On Nuska: #justpolytheistproblems

I talk a lot about Nisaba, and for good reason. She's the goddess I'm sworn to, and very important to me. But I know I have a habit of hyperfocusing, and I know I love Nuska too. It's just that I have no idea how to express it sometimes. I write poetry for him, I praise him, I've got an icon and a candle for him on my altar, but. I want to give him something special. Yes, there's the food offering, but. I mean. I've offered bullet shells to Inanna and massive works of poetry to Nisaba. Nuska is a fire god, and more specifically deals with torches, lamplight, and purifying fire. What protects you at night, pretty much. He's also the vizier of Enlil who orders the E-kur, maintains it and keeps it spotless in addition to seeing out Enlil's commands. In my practice I view him as the son of Nanna and Ningal, and Gibil as a bit of a separate-but-related deity in charge of more work-oriented fire (cookstove, kiln, forge). Nuska is also an intermediary between a supplicant and the gods, as a god of fire which carries incense smoke and offerings to the heavens. So what on earth could I possibly get him as a gift?
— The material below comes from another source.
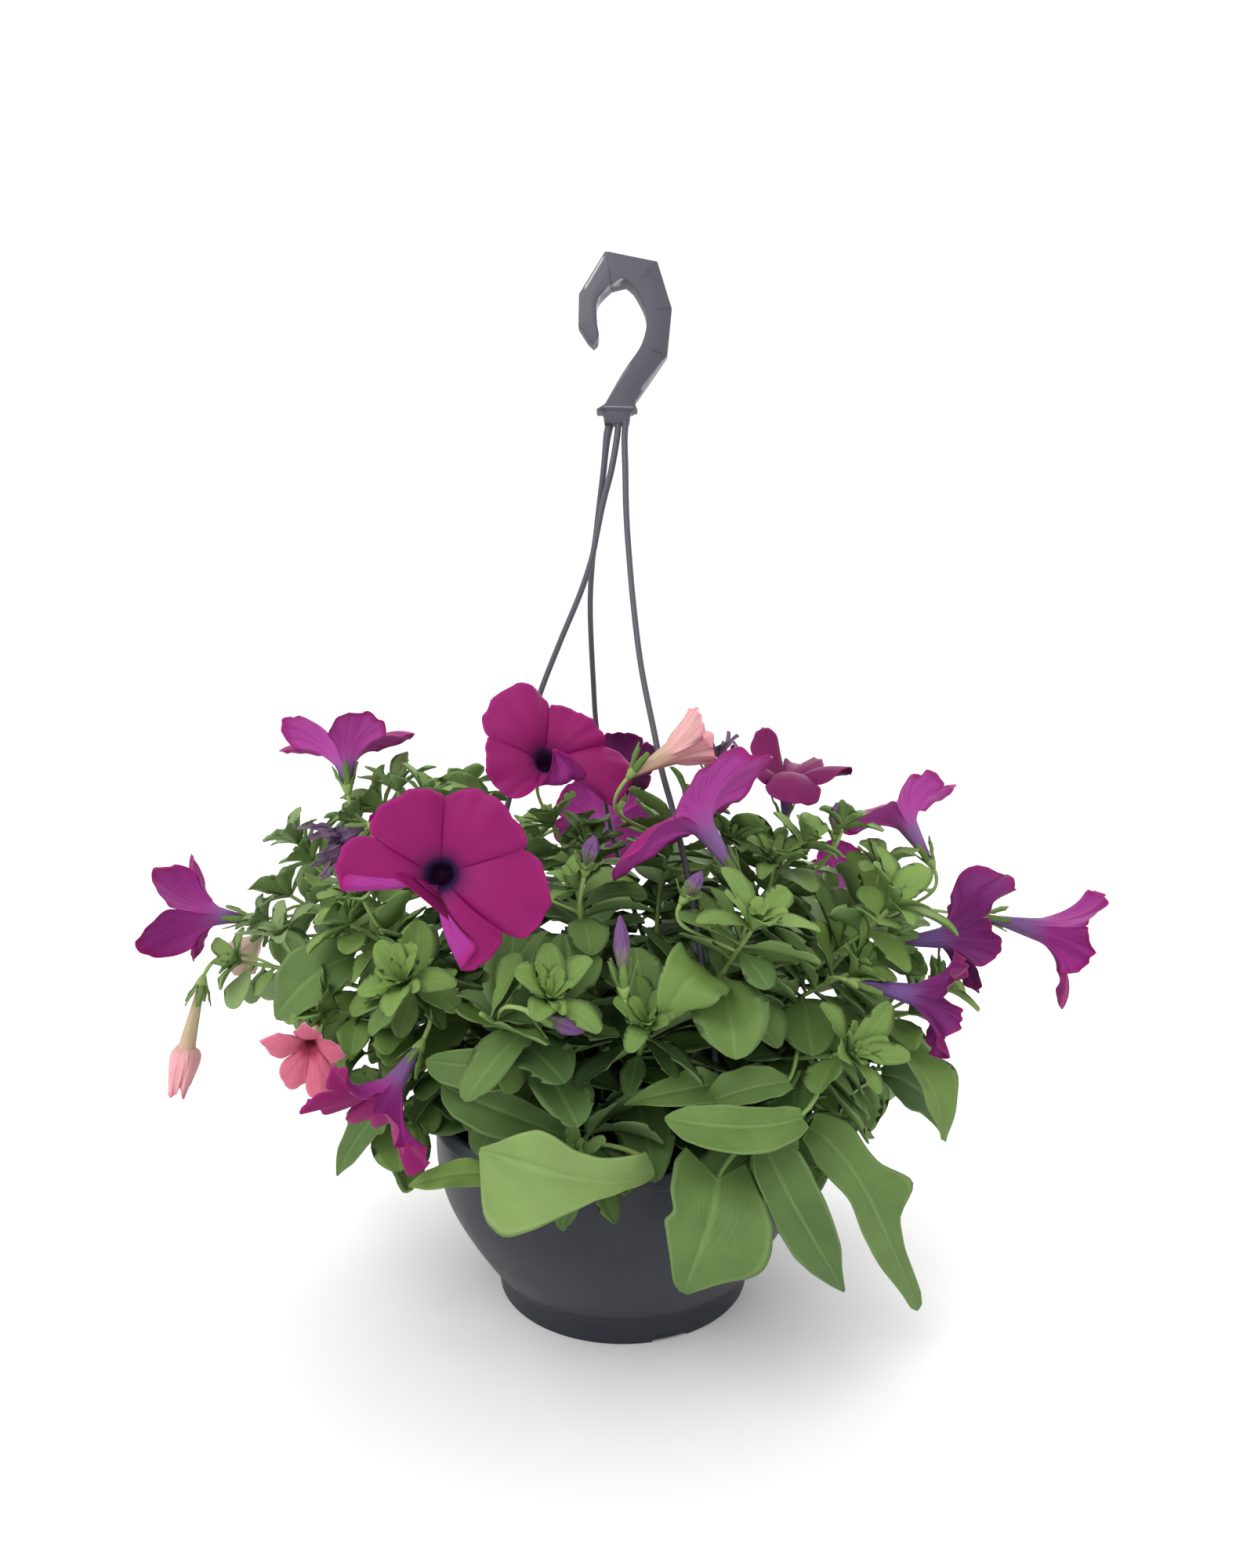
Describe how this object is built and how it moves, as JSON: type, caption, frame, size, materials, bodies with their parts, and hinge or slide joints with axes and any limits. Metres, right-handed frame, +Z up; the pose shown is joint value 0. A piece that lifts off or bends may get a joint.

I have a nice incense burner, candles for days, the clay lamp I made for him as an icon. I don't really need more candles. Maybe a specific incense, like how I burn vanilla for Nisaba? But I don't know if that feels right either. I mean, I have a hunch about cinnamon incense, but. I can't exactly buy a bunch of tiki torches, and putting an old electric nightlight up there just wouldn't seem right either. Let's face it, they're pretty ugly. So. What do? I guess I'll figure something out, but feel free to commiserate or shout ideas.